Há uma brisa chegando da Mantiqueira. Vem calma como as mãos de carinho da moça companheira. Vem sem pressa de chegar ou ir embora. Ela chega nas minhas costas e se esparrama pelos meus braços, mãos e dedos. E assim arranjo um outro jeito de pensar as coisas, meus valores morais, minhas dores, minhas perdas emocionais, e, mais que tudo, acabo de ganhar uma nova manhã de palavras.
Mas o Sol é muito brincalhão e mexe com as minhas ideias. E assim me deixo levar pelas suas brincadeiras. E centenas de painas voam atrás de outras terras – e como uma árvore tão forte e bruta consegue florir e gerar pequenas nuvens vegetais, todas elas elegantes em seu voo, nuvens de painas, leves como um beijo que se ganha em uma manhã?
Não tenho nada a perder com mais um dia de pandemia, se esconder das ruas, das praças, dos abraços de amigos, do trocar palavras quando se toma um café no Regina. Estamos todos desaparecidos de nós mesmos.
Aliás, sempre estivemos longe de nossos sonhos, envolvidos em ganhar dinheiro, trabalhar e trabalhar, e sempre trabalhar. Vez ou outra tínhamos tempo para uma noite de seresta, boêmia, troca de poesias e canções. Mas a noite terminava e o Sol anunciava que o trabalho dele era o mesmo que devíamos.
Enxada na mão, longos canteiros de café, sempre os comunistas tinham essa mania de quebrar nossas mais singelas emoções. Naquela madrugada, nos primeiros dias de 1970, quebrei o nariz de um idiota e, também, o dedo anular da minha mão direita. Comunista de boteco era uma coisa muito chata. E por meses fiquei sem tocar violão. E isso foi ainda mais chato. E o Sol veio com o seu sorriso amarelo, quase se desculpando pelo fato acontecido…

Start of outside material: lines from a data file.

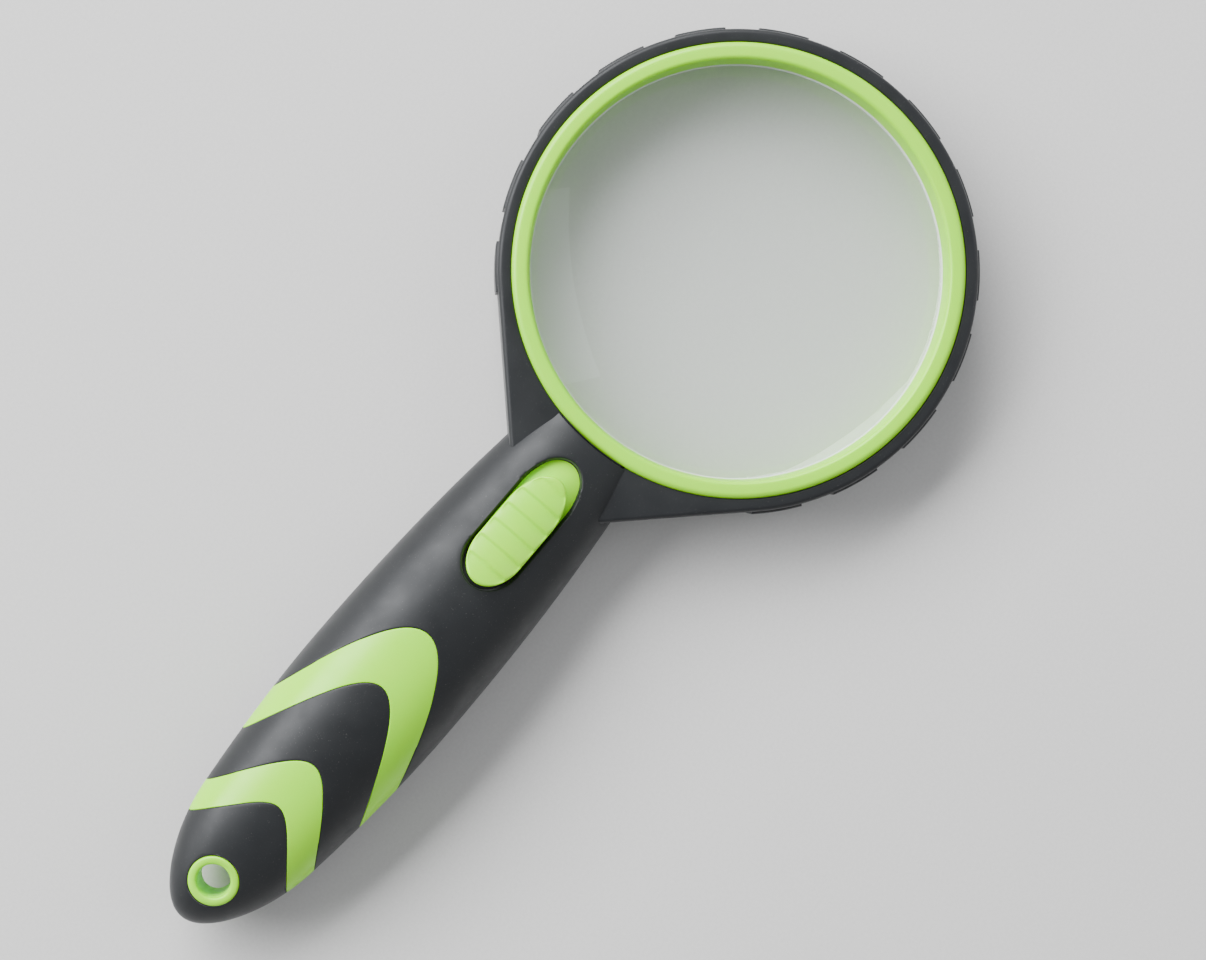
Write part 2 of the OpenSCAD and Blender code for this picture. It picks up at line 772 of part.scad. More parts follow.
plate_t = 0.3;
thin_plate_t = 0.15;
plate_half = 4;
tail_y = 3;
tail_z = 1.8;
tail_h = 1.2;
module contact_spring() {
  x = hx(bay_inner_at);
  color("gold") {
    translate([x - plate_t, -plate_half, cell_z - plate_half])
      cube([plate_t, 2 * plate_half, 2 * plate_half]);
    // Leaf that leans on the first cell
    translate([0, 2, 0]) rotate([90, 0, 0]) linear_extrude(4) polygon([
      [x - plate_t / 2, cell_z - 3], [x - plate_t / 2, cell_z - 2.3],
      [x - spring_space + 0.1, cell_z + 1.6], [x - spring_space + 0.1, cell_z + 0.9]
    ]);
    // Tail that carries the black lead in front of the bay
    translate([x - plate_t, -tail_y - tail_h / 2, cell_z + tail_z])
      cube([plate_t + bay_wall + 0.5, tail_h, tail_h]);
  }
}
module contact_plate() {
  x = hx(bay_inner_at + bay_len);
  color("gold") {
    translate([x, -plate_half, cell_z - plate_half]) cube([thin_plate_t, 2 * plate_half, 2 * plate_half]);
    // Tail that carries the red lead beside the bay
    translate([x, 0, cell_z + tail_z]) cube([thin_plate_t, lead_y + 0.7, tail_h]);
  }
}

// Wire of radius r along a list of points
wire_r = 0.55;
module wire(points, r = wire_r) {
  n = len(points);
  sides = 8;
  function dir(i) = let (d = points[min(i + 1, n - 1)] - points[max(i - 1, 0)]) d / norm(d);
  rings = [for (i = [0:n - 1])
    let (t = dir(i), side = cross(t, abs(t[2]) > 0.9 ? [1, 0, 0] : [0, 0, 1]),
      s = side / norm(side), w = cross(t, s))
    for (k = [0:sides - 1]) points[i] + r * (cos(45 * k) * s + sin(45 * k) * w)];
  polyhedron(points = rings, faces = concat(
    [[for (k = [0:sides - 1]) k]],
    [for (i = [0:n - 2]) for (k = [0:sides - 1])
      let (a = i * sides + k, b = i * sides + (k + 1) % sides)
      each [[a, a + sides, b], [b, a + sides, b + sides]]],
    [[for (k = [sides - 1:-1:0]) (n - 1) * sides + k]]
  ), convexity = 6);
}
lead_y = bay_r + bay_wall + 1.4;
lead_z = cell_z + 1;
tail_mid_z = cell_z + tail_z + tail_h / 2;
board_top = board_z + board_t;
board_end = board_at + board_len;
module lead_red() {
  x = hx(bay_inner_at + bay_len) + thin_plate_t;
  color("red") wire([
    [x + 0.02, lead_y, tail_mid_z], [x + 1.5, lead_y, tail_mid_z - 0.1], [x + 4, lead_y, lead_z + 0.5],
    [x + 7, lead_y, lead_z], [hx(bay_at + 4), lead_y, lead_z],
    [hx(bay_at - 1.6), lead_y - 0.4, lead_z], [hx(bay_at - 3.6), lead_y - 2, lead_z - 0.5],
    [hx(board_end + 0.6), lead_y - 3.2, lead_z - 1.2], [hx(board_end - 2), 5, board_top + 0.6]
  ]);
}
module lead_black() {
  x = hx(bay_at) + 0.5;
  color("black") wire([
    [x + 0.02, -tail_y, tail_mid_z], [x + 1.2, -tail_y, tail_mid_z - 0.1],
    [x + 2.6, -tail_y - 0.3, lead_z + 0.4],
    [hx(board_end + 0.6), -4, lead_z - 1], [hx(board_end - 2), -4.6, board_top + 0.6]
  ]);
}
lamp_lead_y = 0.6;
lamp_lead_r = 0.4;
module lamp_leads() {
  color("white") for (s = [-1, 1])
    wire([
      [hx(board_at + 1.2), s * 3, board_z - 0.45], [hx(board_at - 0.4), s * 1.7, board_z - 0.45],
      [hx(board_at - 2), s * lamp_lead_y, board_z - 0.3], [hx(board_at - 5), s * lamp_lead_y, board_z],
      [hx(lamp_u + 3), s * lamp_lead_y, lamp_board_z - 0.5],
      [hx(lamp_u + 1), s * lamp_lead_y, lamp_board_z - 0.45]
    ], lamp_lead_r);
}

// ---- door and screws ----

module battery_door() {
  color(black) difference() {
    intersection() {
      door_prism(0, door_top_z);
      handle_outer(door_inset);
    }
    for (u = door_screw_u) translate([hx(u), 0, -1]) {
      cylinder(d = door_screw_d + 2 * fit_gap, h = 10);
      cylinder(d = door_screw_head_d + 2 * fit_gap, h = 1 + door_screw_z + door_screw_head_h);
    }
  }
}

// Pan head screw with a cross recess, shank upwards from the seat
recess_len_share = 0.6;
recess_w_share = 0.14;
recess_depth_share = 0.6;
module pan_screw(d, len, head_d, head_h) {
  recess = [head_d * recess_len_share, head_d * recess_w_share, 1 + head_h * recess_depth_share];
  difference() {
    union() {
      cylinder(d = d, h = len);
      translate([0, 0, -head_h]) cylinder(d = head_d, h = head_h);
    }
    for (a = [0, 90]) rotate([0, 0, a])
      translate([-recess[0] / 2, -recess[1] / 2, -head_h - 1]) cube(recess);
  }
}
module door_screws() {
  color("silver") for (u = door_screw_u)
    translate([hx(u), 0, door_screw_z + door_screw_head_h])
      pan_screw(door_screw_d, door_screw_len, door_screw_head_d, door_screw_head_h);
}
module housing_screws() {
  color("silver") screw_places(screw_seat_z) pan_screw(screw_d, screw_len, screw_head_d, screw_head_h);
}

// ---- lanyard eye ----

eye_flare = 0.9;
eye_flare_depth = 1.4;
eye_proud = 0.12;
module lanyard_bush() {
  color(green) difference() {
    intersection() {
      eye_hole(0);
      handle_outer(-eye_proud);
    }
    translate([hx(eye_at), 0, -5]) cylinder(d = eye_bore_d, h = 40);
    translate([hx(eye_at), 0, back_at(eye_at) - eye_flare_depth])
      cylinder(r1 = eye_bore_d / 2, r2 = eye_bore_d / 2 + 2 * eye_flare, h = 2 * eye_flare_depth);
  }
}

lens();
lens_gasket();
rim_frame();
front_bezel();
rear_bezel();
rim_tyre();
upper_shell();
lower_shell();
upper_grip();
lower_grip();
thumb_slide();
slide_carrier();
switch_lever();
slide_switch();
circuit_board();
resistor();
lamp_board();
led_left();
led_right();
lamp_window();
button_cell_1();
button_cell_2();
button_cell_3();
contact_spring();
contact_plate();
lead_red();
lead_black();
lamp_leads();
battery_door();
door_screws();
housing_screws();
lanyard_bush();
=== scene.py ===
"""Looks of a hand lens with a rubber rim, a two-colour grip and a thumb slide."""

import logging
import math
from dataclasses import dataclass
from enum import Enum
from typing import Callable, Sequence

import bmesh
import bpy
from mathutils import Matrix, Vector


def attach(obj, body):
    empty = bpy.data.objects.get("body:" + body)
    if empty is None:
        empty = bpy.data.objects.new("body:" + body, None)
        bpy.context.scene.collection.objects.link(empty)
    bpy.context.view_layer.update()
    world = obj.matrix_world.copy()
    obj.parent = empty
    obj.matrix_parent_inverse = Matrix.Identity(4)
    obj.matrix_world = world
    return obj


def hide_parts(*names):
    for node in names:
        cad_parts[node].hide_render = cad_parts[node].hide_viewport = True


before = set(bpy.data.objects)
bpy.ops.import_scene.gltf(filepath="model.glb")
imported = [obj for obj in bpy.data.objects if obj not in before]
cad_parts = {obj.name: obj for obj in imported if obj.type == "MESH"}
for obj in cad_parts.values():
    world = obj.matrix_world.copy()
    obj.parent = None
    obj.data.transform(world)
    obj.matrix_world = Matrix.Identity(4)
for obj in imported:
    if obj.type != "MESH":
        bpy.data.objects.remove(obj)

logging.basicConfig(level=logging.INFO, format="%(message)s")
LOG = logging.getLogger("hand_lens")

MM = 0.001
PlanPoint = tuple[float, float]
Socket = bpy.types.NodeSocket


class Half(Enum):
    """The two halves of the handle."""

    UPPER = "upper"
    LOWER = "lower"


class Spacing(Enum):
    """How rows are spread between the two ends of a cell."""

    EVEN = "even"
    TAIL = "tail"


class Body(Enum):
    """Moving bodies of the hand lens."""

    LENS = "lens_body"
    SLIDE = "thumb_slide_body"
    DOOR = "door_body"


# ---------------------------------------------------------------- finishes

# Parts of the noise that show as worn patches and as smears
WEAR_BAND = (0.35, 0.72)
SMEAR_BAND = (0.3, 0.7)
# Depth of the slow swell of moulded surfaces, and reach of light inside plastic, in millimetres
SWELL_DEPTH = 0.02
SCATTER = 1.2


def linear_colour(hex_code: str) -> tuple[float, float, float, float]:
    """Turns an sRGB hex colour into the linear values that a shader takes.

    Args:
        hex_code: Six hexadecimal digits.

    Returns:
        Linear red, green, blue and an alpha of 1.
    """
    channels = [int(hex_code[i : i + 2], 16) / 255.0 for i in (0, 2, 4)]
    linear = [c / 12.92 if c <= 0.04045 else ((c + 0.055) / 1.055) ** 2.4 for c in channels]
    return (linear[0], linear[1], linear[2], 1.0)


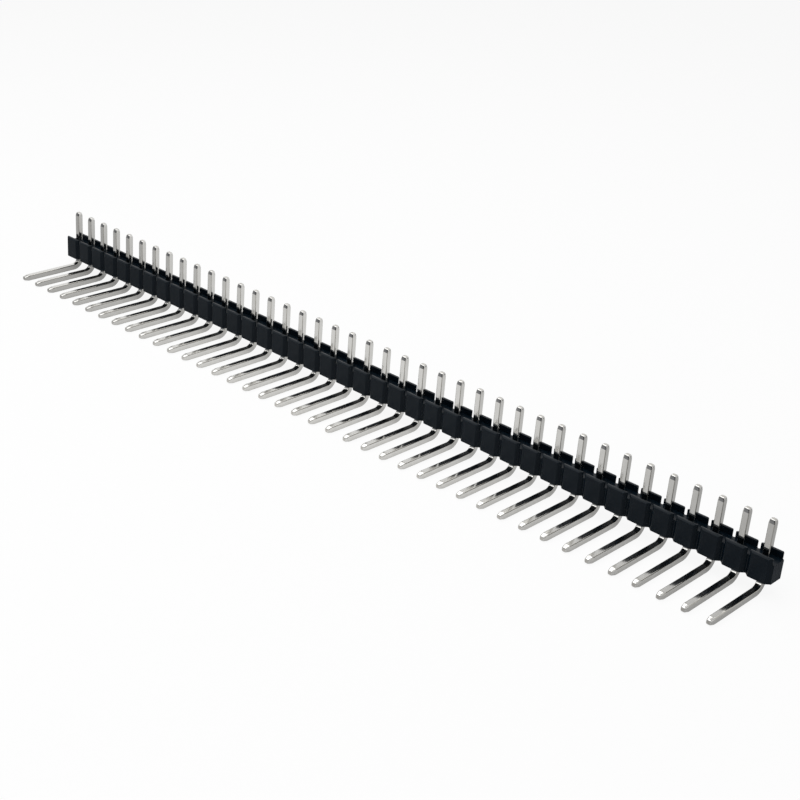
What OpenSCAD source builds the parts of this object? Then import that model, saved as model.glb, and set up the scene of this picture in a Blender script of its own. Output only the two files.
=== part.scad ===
// Right-angle break-away pin header, single row.
// One moulded insulator holds a row of identical square wire pins. Each pin has a short straight
// tail that stands up out of the insulator, and a long leg that is bent square below it.
// The strip stands on its legs. +X runs along the row, the legs point to -Y, +Z is up. The origin
// is on the surface that the legs lie on, under the middle of the whole part.

/* [Row] */

// Number of pins in the strip
pins = 40; // [2:1:40]
// Distance from one pin to the next
pitch = 2.54; // [2.2:0.02:3]

/* [Insulator] */

// Depth from the front flats to the rear flats
body_d = 2.4; // [2.2:0.05:2.8]
// Height from the underside to the top of the ridges
body_h = 2.5; // [2:0.05:3]
// Depth of the V notch where one section breaks from the next
notch_d = 0.38; // [0.25:0.01:0.5]
// Width of the flat at the root of each notch
notch_root = 0.08; // [0.04:0.01:0.2]
// Width of the channel between the two ridges
channel_w = 1.6; // [1.3:0.05:1.7]
// Depth of the channel below the top of the ridges
channel_d = 0.6; // [0.3:0.05:1]
// Width of the vent slot that parts the ridges at each break line
slot_w = 0.31; // [0.2:0.01:0.5]
// Bevel along the outer top edge of the ridges
ridge_bevel = 0.12; // [0.05:0.01:0.2]

/* [Wire] */

// Width of the square wire across its flats
wire_w = 0.64; // [0.55:0.01:0.7]
// Width taken off each long edge of the wire
wire_edge = 0.09; // [0.03:0.01:0.15]
// Radius on the inside of the bend
bend_inner_r = 0.7; // [0.3:0.05:0.75]

/* [Pin lengths] */

// Height of the tail above the ridges
tail_h = 3.2; // [2.5:0.1:6]
// Distance from the middle of the leg up to the underside of the insulator
stand_off = 1.25; // [1.15:0.05:2.5]
// Reach of the leg from the middle of the row to the leg's tip
leg_reach = 8.3; // [6:0.1:12]

/* [Pin ends] */

// Length of the coined point on the tail
tail_point_l = 0.2; // [0.15:0.01:0.5]
// Width that the tail tapers down to
tail_end_w = 0.52; // [0.3:0.01:0.52]
// Length of the taper on the leg
leg_point_l = 0.65; // [0.4:0.05:1.2]
// Width that the leg tapers down to
leg_end_w = 0.46; // [0.3:0.01:0.5]
// Small bevel round both end faces
nose_bevel = 0.08; // [0.04:0.01:0.1]

/* [Hidden] */

// Run past a face that a cut has to break through
past = 0.5;
// Length of the whole strip
strip_l = pins * pitch;
// Length of the flat on the side of each section
flat_l = pitch - notch_root - 2 * notch_d;
// Half the depth of the neck that joins two sections
neck_y = body_d / 2 - notch_d;
// Centre line of the bend
bend_r = bend_inner_r + wire_w / 2;
// Height of the middle of the legs, which lie on the origin's plane
leg_z = wire_w / 2;
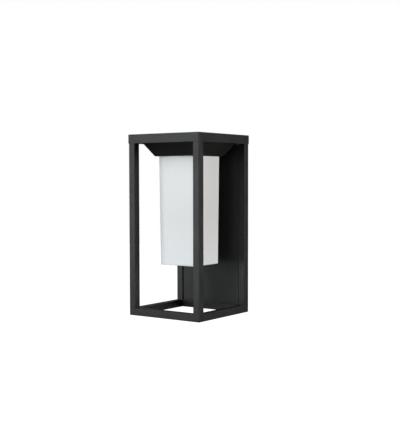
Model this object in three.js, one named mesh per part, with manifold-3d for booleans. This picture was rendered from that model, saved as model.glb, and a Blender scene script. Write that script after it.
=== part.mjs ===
// Outdoor wall lantern: a cage of square tube with a sheet metal cap, an opal diffuser that
// hangs from a hopper under the cap, a screw lamp inside it, and a bracket that stays on the wall.
//
// Millimetres. X runs to the right, Y points into the wall, Z points up. The origin is on the
// wall, at the middle of the bracket's back face. Heights below are counted from the cage's
// bottom, and the group at the end lowers everything by MOUNT_HEIGHT.
import * as THREE from 'three';
import { mergeVertices } from 'three/addons/utils/BufferGeometryUtils.js';
import Module from 'manifold-3d';

const wasm = await Module();
wasm.setup();

// ---- Driving dimensions ----

// Overall
const HEIGHT = 290;
const FRAME_WIDTH = 138.2;
const FRAME_DEPTH = 138.4;
const MOUNT_HEIGHT = 145;

// Square tube of the cage
const TUBE = 11.8;
const TUBE_WALL = 1.2;
const TUBE_RADIUS = 1;
const PLUG_DEPTH = 8;
const PLUG_FIT = 0.1;

// Cap: a folded lid with a skirt on three sides
const CAP_SHEET = 0.8;
const CAP_FIT = 0.1;
const CAP_SKIRT = 14.3;
const CAP_CORNER = 1.4;

// Hopper: an upside-down pyramid of folded sheet under the cap
const HOPPER_SHEET = 1;
const HOPPER_DROP = 34.7;
const HOPPER_TOP_GAP = 3.5;
const HOPPER_LEDGE = 5.1;
const FLANGE_INSET = 1.4;

// Diffuser: a drafted opal box, open at the top
const DIFFUSER_SIZE = 69.8;
const DIFFUSER_DRAFT = 0.48;
const DIFFUSER_DROP = 174.5;
const DIFFUSER_SLEEVE = 11;
const DIFFUSER_WALL = 2.4;
const DIFFUSER_CORNER = 2;
const DIFFUSER_FIT = 0.5;

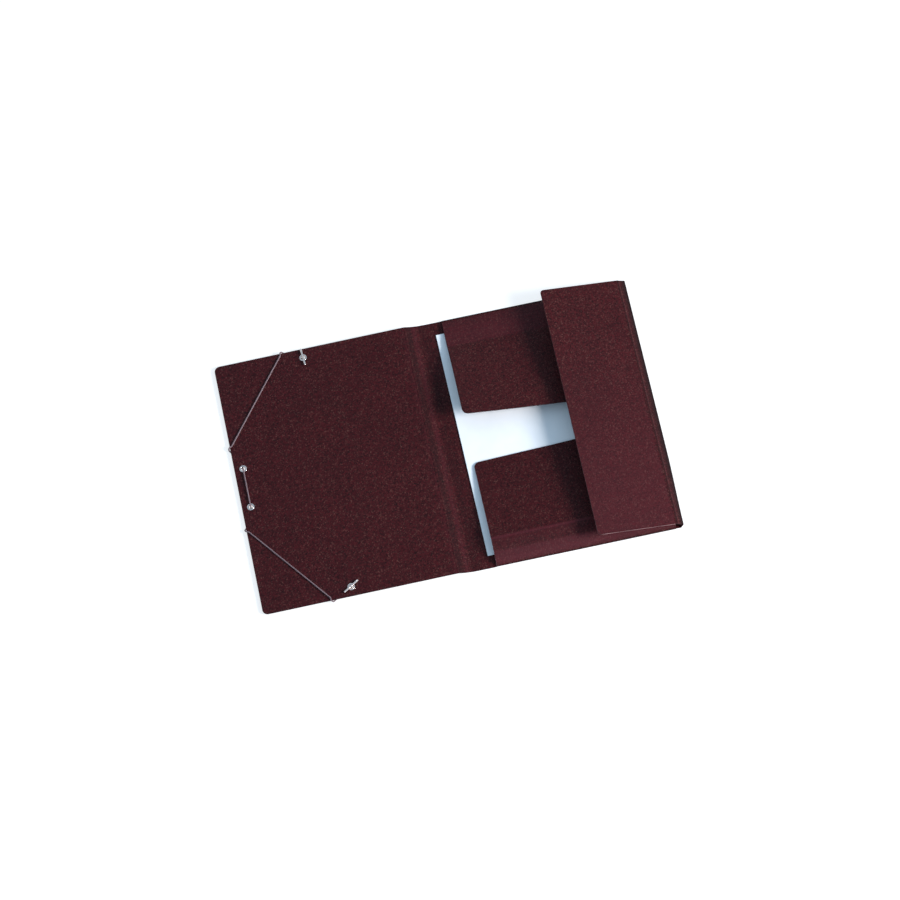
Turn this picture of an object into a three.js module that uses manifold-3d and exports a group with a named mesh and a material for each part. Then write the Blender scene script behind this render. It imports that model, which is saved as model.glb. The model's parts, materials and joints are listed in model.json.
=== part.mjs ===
// Three-flap elastic folder in embossed card, lying open with its flaps folded in.
// Millimetres, +Z up. X = 0 is the crease between spine and back panel, X grows towards
// the side flap, Y = 0 is the bottom edge of the boards and Z = 0 the underside.
import * as THREE from 'three';
import { mergeVertices } from 'three/addons/utils/BufferGeometryUtils.js';
import Module from 'manifold-3d';

const wasm = await Module();
wasm.setup();

// Card boards
const BOARD_HEIGHT = 350;
const COVER_WIDTH = 250;
const BACK_WIDTH = 250;
const CARD = 1.2;
const BOARD_CORNER_RADIUS = 7;

// Clearances
const CREASE_GAP = 0.3;
const SEAT_GAP = 0.25;

// Spine: strips between creases, counted from the back panel, and how far each one
// tips up from flat
const SPINE_STRIP = 9.35;
const SPINE_STRIP_TIPS_DEG = [0, 3, 12, 20];

// Fold where a gusset turns up and back over the panel, radius of the card's middle
const FOLD_RADIUS = 0.9;

// Bottom and top flaps
const FLAP_INSET_LEFT = 12.4;
const FLAP_INSET_RIGHT = 7;
const FLAP_LENGTH = 111;
const FLAP_TAPER = 0.027;
const FLAP_CORNER_RADIUS = 7;
const FLAP_COLUMNS = 10;
const CORNER_COLUMNS = 5;

// Bottom gusset: four strips that rise to a ridge, lower at the side flap's end
const BOTTOM_STRIP = 8.8;
const BOTTOM_STRIP_TIPS_DEG = [34, 24, 16, 8];
const BOTTOM_RIDGE_END_LIFT = 0.68;
const BOTTOM_FREE_EDGE_Z = 3.9;

// Top gusset: four strips that lie almost flat, then the flap stands up at its free end
const TOP_STRIPS = [13.2, 7.6, 7.2, 10.4];
const TOP_STRIP_TIPS_DEG = [5, 1, 1, 2];
const TOP_FREE_EDGE_Z_LEFT = 30.5;
const TOP_FREE_EDGE_Z_RIGHT = 6;
const TOP_CURL_POWER = 1.15;

// Side gusset: two strips, bulging outwards at the crease between them
const SIDE_BEND_RADIUS = 1.2;
const SIDE_STRIPS = [8.0, 8.6];
const SIDE_STRIP_HEADINGS_DEG = [78.7, 139];
const SIDE_END_INSET = 0.8;

// Side flap
const SIDE_FLAP_LENGTH = 103;
const SIDE_FLAP_HEADING_DEG = 170.2;
const SIDE_FLAP_CORNER_RADIUS = 3;
const SIDE_FLAP_CLOSING_DEG = 7;

// Paper in the folder, one stack of folio sheets
const SHEET_WIDTH = 215;
const SHEET_HEIGHT = 315;
const SHEET_STACK = 1.2;
const SHEET_LEFT = 3.1;
const SHEET_CENTRE_Y = 174.9;
const SHEET_TURN_DEG = 0.5;

// Elastic cord, its eyelets and its metal end bars
const CORD_DIAMETER = 1.8;
const CORD_SIDES = 8;
const EYELET_BORE = 3.8;
const EYELET_WALL = 0.45;
const EYELET_FLANGE_DIAMETER = 8;
const EYELET_FLANGE = 0.45;
const EYELET_SEGMENTS = 24;
const CORD_EYELET_INSET = 11.3;
const CORD_EYELET_SPACING = 54;
const END_EYELET_X = 115;
const END_EYELET_INSET = 12.5;
const EDGE_CROSSING_X = 89.3;
const SIDE_CROSSING_OFFSET = 57;
const END_BAR_LENGTH = 24;
const END_BAR_DIAMETER = 2.6;
const END_BAR_TURN_TOP_DEG = 94;
const END_BAR_TURN_BOTTOM_DEG = 32.5;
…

E a tarde veio chegando, o passarinho se aquietou na gaiola, e, assim, ambos estamos vivendo a nossa solidão. Não estamos sozinhos; apenas estamos em solidão ancestral. E assim estamos nos preparando para mais uma noite sono, buscar, quem sabe?, um sonho que nos faça renascer e honrar uma nova manhã.
Vou enxadando aqui algumas palavras e colher algumas ideias na tela do computador. O passarinho está quieto.
A noite já se despencou e ele aguarda quem o levará para o seu guardado. Levi Ramiro é o nome do passarinho, um arisco canário belga. Levi Ramiro é um velho amigo violeiro. E assim dele lembro todos os dias, manhãs, tardes e noites, o que, aliás, é um jeito de cuidar de um violeiro amigo, gente de boa chegança, de boas palavras, e de sustança moral apalavrada.
A Mantiqueira começou a soprar um vento frio e tratei de guardar o passarinho. E assim estou sozinho na noite que despencou na mata da roça. E assim vou recolhendo as ferramentas e tratando de me recolher também.
Apenas as palavras teimam em varar a noite. Guardo a enxada e o ancinho.
São ferramentas que perdem a serventia quando a escuridão adormece a plantação das ideias, dos verbos, das sílabas, das letras. E assim as palavras perdem o sentido do momento. E paro de capinar.
Hora da janta, da sopa de legumes, do banho e do pensar nas merrecas da vida. Tevê ligada, notícias, e aí lembro de um poema do amigo Alex Polari de Alverga, escrito em um papel qualquer que ele achou no pátio do presídio de Ilha Grande. Sua companheira foi visita-lo e depois que ele a viu indo embora, escreveu: “ E assim ligo o rádio atrás de notícias suas”. Alex Polari foi por duas vezes condenado à prisão perpétua pelo tribunal militar da ditadura Médici. Ele tinha menos de vinte e cinco anos de idade. Com o fim da ditadura, foi solto e sumiu do mapa. Virou guru do santo daime. E assim perdemos uma vanguarda da democracia e um poeta de elegante pena filosófica.
Capino palavras e lembranças. Sei muito bem o que vivi e dos muitos companheiros que foram mortos nos porões da ditadura.
Falam os bolsonaristas de sete de setembro em letras minúsculas, pois anões que são diante da democracia que hoje vivemos. Gostaria de outras palavras, mas bolsonaristas não entendem o significado de cada letra que forma a palavra d-e-m-o-c-r-a-c-i-a. Não entendem o cabo de enxada; não sabem o que é carpir uma rua de café. Não respeitam o direito de alguém pensar o contrário. E já faz muito tempo que desejo uma bandeira sem cor para não descorar. É isso.